Agathe Paradis rentre tout juste de France lorsqu’elle apprend que son père est décédé. Elle qui vient de passer trois mois à son chevet avec son fils de 3 ans, Joseph, doit vite repartir. «Le lendemain de son décès, mon frère m'a proposé d’exposer le corps de notre père dans la maison familiale pendant une semaine», témoigne la mère qui est d’abord hésitante. «Je me demandais si ça pouvait être traumatisant pour lui, mais en même temps, j’avais cette intuition profonde que non, et que c’était même une bonne chose».
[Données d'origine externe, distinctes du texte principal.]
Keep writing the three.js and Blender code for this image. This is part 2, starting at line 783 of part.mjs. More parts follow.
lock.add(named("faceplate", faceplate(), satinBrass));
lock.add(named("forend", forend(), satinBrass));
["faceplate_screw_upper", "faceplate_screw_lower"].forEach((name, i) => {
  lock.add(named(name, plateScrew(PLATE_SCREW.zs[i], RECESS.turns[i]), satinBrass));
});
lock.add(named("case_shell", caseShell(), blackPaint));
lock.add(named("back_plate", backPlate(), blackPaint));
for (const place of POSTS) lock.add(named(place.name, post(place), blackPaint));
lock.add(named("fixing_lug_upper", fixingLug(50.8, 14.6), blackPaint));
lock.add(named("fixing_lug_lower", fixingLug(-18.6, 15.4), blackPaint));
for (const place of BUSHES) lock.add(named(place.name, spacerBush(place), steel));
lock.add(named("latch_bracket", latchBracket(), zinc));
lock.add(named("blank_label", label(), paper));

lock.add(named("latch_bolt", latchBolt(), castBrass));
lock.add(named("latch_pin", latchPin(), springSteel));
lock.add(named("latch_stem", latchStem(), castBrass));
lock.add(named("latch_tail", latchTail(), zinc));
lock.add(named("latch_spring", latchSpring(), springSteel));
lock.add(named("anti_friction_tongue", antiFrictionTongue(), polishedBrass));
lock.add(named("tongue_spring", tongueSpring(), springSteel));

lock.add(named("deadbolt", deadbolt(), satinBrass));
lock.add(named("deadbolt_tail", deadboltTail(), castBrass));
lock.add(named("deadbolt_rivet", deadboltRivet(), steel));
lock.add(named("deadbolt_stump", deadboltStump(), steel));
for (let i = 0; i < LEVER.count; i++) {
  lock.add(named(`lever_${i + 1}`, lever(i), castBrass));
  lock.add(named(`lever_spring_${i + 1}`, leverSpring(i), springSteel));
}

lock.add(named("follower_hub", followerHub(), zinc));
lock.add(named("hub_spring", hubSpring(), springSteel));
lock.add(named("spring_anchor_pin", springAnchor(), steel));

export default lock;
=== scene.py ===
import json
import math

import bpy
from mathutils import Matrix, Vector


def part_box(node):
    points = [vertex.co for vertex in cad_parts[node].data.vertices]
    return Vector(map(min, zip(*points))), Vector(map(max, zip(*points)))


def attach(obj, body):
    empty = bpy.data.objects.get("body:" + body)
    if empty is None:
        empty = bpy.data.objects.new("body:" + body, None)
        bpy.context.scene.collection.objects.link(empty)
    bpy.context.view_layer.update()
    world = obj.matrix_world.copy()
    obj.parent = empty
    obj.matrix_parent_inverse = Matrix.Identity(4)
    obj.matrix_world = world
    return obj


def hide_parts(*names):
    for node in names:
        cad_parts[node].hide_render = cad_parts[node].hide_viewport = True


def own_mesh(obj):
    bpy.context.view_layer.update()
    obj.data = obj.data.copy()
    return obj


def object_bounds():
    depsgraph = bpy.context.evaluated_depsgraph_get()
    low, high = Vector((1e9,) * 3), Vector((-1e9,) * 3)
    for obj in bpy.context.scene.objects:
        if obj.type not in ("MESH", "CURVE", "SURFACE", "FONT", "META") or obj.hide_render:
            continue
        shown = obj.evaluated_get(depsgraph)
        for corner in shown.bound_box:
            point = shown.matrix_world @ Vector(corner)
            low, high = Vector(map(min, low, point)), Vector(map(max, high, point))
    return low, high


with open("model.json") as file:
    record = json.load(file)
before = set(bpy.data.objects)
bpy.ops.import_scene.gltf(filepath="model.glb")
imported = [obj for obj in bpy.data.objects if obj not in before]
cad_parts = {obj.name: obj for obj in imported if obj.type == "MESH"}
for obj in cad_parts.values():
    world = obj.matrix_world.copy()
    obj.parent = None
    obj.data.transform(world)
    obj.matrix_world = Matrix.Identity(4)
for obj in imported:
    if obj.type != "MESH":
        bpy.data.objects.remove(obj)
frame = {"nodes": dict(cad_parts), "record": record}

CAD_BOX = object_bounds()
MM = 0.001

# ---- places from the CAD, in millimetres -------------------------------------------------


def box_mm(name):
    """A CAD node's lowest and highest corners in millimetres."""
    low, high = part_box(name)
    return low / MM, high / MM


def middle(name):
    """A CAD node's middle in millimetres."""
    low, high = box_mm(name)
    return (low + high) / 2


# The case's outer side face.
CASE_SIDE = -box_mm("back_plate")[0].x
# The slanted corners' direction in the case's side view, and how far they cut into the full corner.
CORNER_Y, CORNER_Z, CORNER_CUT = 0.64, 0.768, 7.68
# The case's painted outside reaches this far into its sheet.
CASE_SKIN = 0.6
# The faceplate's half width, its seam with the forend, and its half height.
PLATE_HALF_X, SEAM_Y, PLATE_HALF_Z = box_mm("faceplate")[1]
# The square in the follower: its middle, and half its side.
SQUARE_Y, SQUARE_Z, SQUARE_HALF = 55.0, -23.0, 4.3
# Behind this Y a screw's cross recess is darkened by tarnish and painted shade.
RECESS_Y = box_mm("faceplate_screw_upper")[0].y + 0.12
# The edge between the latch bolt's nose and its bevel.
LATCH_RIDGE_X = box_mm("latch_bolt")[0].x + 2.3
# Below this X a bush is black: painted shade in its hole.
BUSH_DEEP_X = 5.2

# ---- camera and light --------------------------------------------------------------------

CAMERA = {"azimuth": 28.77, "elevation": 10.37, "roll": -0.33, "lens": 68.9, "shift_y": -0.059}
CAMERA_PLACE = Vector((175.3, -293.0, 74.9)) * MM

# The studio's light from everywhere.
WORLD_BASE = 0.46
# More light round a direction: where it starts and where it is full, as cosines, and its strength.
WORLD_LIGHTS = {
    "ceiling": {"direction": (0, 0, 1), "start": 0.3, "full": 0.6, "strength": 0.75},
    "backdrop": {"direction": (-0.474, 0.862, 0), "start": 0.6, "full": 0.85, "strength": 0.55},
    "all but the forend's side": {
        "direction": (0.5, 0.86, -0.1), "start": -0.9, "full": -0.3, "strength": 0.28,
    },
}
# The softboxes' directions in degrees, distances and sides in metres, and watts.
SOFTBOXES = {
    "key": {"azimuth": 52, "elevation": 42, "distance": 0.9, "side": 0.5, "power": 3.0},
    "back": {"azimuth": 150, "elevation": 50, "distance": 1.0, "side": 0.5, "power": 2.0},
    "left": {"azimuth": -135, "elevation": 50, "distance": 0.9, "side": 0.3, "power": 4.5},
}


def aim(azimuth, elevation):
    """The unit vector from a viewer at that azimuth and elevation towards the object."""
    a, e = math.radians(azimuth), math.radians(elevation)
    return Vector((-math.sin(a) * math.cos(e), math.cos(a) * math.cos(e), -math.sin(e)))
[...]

Malgré des croyances divergentes, toute la famille s’entend pour l’exposition. Proches et amis viennent faire leurs derniers adieux au moment qui leur convient pendant la semaine et se rassemblent ensuite à l’église pour les funérailles.  

Marcel Dion et ses frères et sœurs, quant à eux, choisissent d’exposer les urnes de leurs parents pendant 24 heures au salon funéraire, la veille des funérailles. «C’était très important pour nous de revoir les gens qui avaient côtoyé nos parents, partage Marcel. Ils étaient connus dans leur village et on savait que beaucoup de personnes allaient vouloir venir leur dire au revoir». Il se dit très touché par le soutien de la communauté qui lui a «profondément réchauffé le cœur».

Des pratiques en voie de disparition

Les cas d’Agathe et de Marcel sont toutefois exceptionnels. Le salon Funera, par exemple, n’a reçu aucune demande d’exposition depuis son ouverture en 2020, et les clients demandent les funérailles à l’église dans 2 à 3% des cas seulement, estime le directeur, Paco Leclerc.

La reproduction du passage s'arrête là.